Direct Methanation of Flue Gas at a Lignite Power Plant

The combustion of fossil fuels results in CO2 emission, which is one of the primary causes of global warming. An important approach for solving this problem is the fixation, the chemical utilization and the recycling of CO2. Therefore, we investigate the catalytic conversion of CO2 with H2.into methane (CH4) with an upscaled test station at a brown coal power plant. In a completely new strategy, we realize the direct conversion of the CO2 content of the flue gas, without a cleaning process like amine scrubbing or optimized combustion like oxyfuel. Our experiments are performed in matters of catalytic performance, heat production and stability of the catalytic Sabatier process, as a function of the gas flow rate. The catalytic performance is investigated with a simulated composition of flue gas and under real conditions directly at the power plant. The CH4 production by the Sabatier process is realized with a maximum input flow rate of near 50Nm3/h, with 30Nm3/h flue gas and 20Nm3/h hydrogen.
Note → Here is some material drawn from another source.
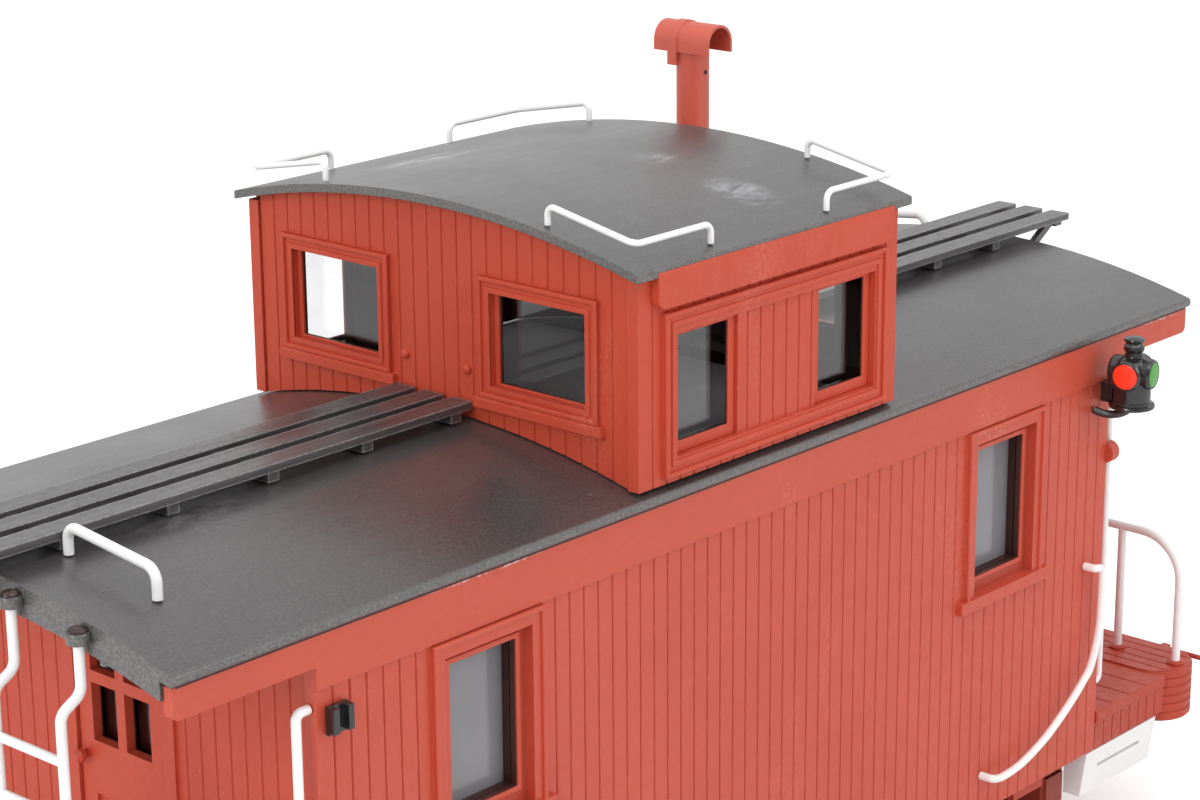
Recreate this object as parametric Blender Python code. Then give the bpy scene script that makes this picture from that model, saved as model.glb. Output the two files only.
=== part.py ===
# Short eight-wheel caboose, a model for 45 mm track
# Metres, +Z up, the flanges stand on Z = 0 and the car runs along X
# The front end lies toward -X, the rear end with the marker lamps toward +X
import math

import bmesh
import bpy
from mathutils import Matrix, Vector

for old in list(bpy.data.objects):
    bpy.data.objects.remove(old, do_unlink=True)

# Clearances and common sizes
seat_gap = 0.0003
running_gap = 0.0004
overrun = 0.002
sink = 0.0005
rod_sides = 6
arc_steps = 4
corner_steps = 3
flat_degrees = 0.02

# Wheels on axles
rail_gauge = 0.045
gauge_play = 0.0014
tread_diameter = 0.031
flange_depth = 0.003
flange_thickness = 0.0017
tread_width = 0.0052
tread_taper = 0.0003
rim_thickness = 0.0027
web_thickness = 0.0022
hub_diameter = 0.0082
hub_length = 0.0068
axle_diameter = 0.0044
journal_diameter = 0.0030
journal_length = 0.0050
wheel_segments = 16

# Trucks
truck_inset = 0.0252
truck_wheelbase = 0.056
bar_width = 0.0042
bar_thickness = 0.0017
box_width = 0.0100
box_height = 0.0110
box_depth = 0.0080
box_lid_thickness = 0.0010
box_lid_share = 0.76
column_width = 0.0032
column_spacing = 0.0165
arch_rise = 0.0076
spring_diameter = 0.0052
spring_wire_share = 0.22
spring_turns = 3
truck_bolster_width = 0.0125
truck_bolster_height = 0.0078
side_frame_reach = 0.0445
king_pin_diameter = 0.0044
king_pin_head_diameter = 0.0080
king_pin_head_height = 0.0016
centre_plate_diameter = 0.0160
centre_plate_height = 0.0030

# Underframe
sill_height = 0.0317
deck_drop = 0.0108
floor_thickness = 0.0030
centre_sill_width = 0.0160
centre_sill_wall = 0.0024
centre_sill_depth = 0.0048
bolster_width = 0.0130
needle_beam_spacing = 0.0600
needle_beam_width = 0.0060
truss_rod_diameter = 0.0018
truss_rod_drop = 0.0120
queen_post_width = 0.0032
brake_cylinder_diameter = 0.0140
brake_cylinder_length = 0.0260

# Body
body_length = 0.2724
body_width = 0.1176
body_height = 0.1153
wall_thickness = 0.0030
board_pitch = 0.0044
groove_width = 0.0006
groove_depth = 0.0005
letterboard_height = 0.0115
letterboard_thickness = 0.0006
fascia_height = 0.0065
fascia_thickness = 0.0022
fascia_end_inset = 0.0006
fascia_end_round = 0.0014

# Windows in the body sides
side_window_inset = 0.0460
side_window_width = 0.0250
side_window_height = 0.0388
side_window_drop = 0.0174
sash_recess = 0.0015
sash_stile = 0.0030
sash_top_rail = 0.0026
sash_bottom_rail = 0.0040
trim_width = 0.0034
trim_thickness = 0.0008
window_sill_height = 0.0030
window_sill_extra = 0.0024
window_sill_thickness = 0.0015
glass_thickness = 0.0010
glass_lap = 0.0040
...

For these values, the necessary power scale for hydrogen generation by electrolysis is around 100kW. With synthetic and real flue gas, a conversion up to 99% (for hydrogen surplus) with 100% selectivity is stabilized. The reaction operates in thermal steady state equilibrium without any external energy supply. In consequence, the process of CO2 recycling could be integrated directly as a post combustion process of conventional power plants, without an expensive capturing step, for example.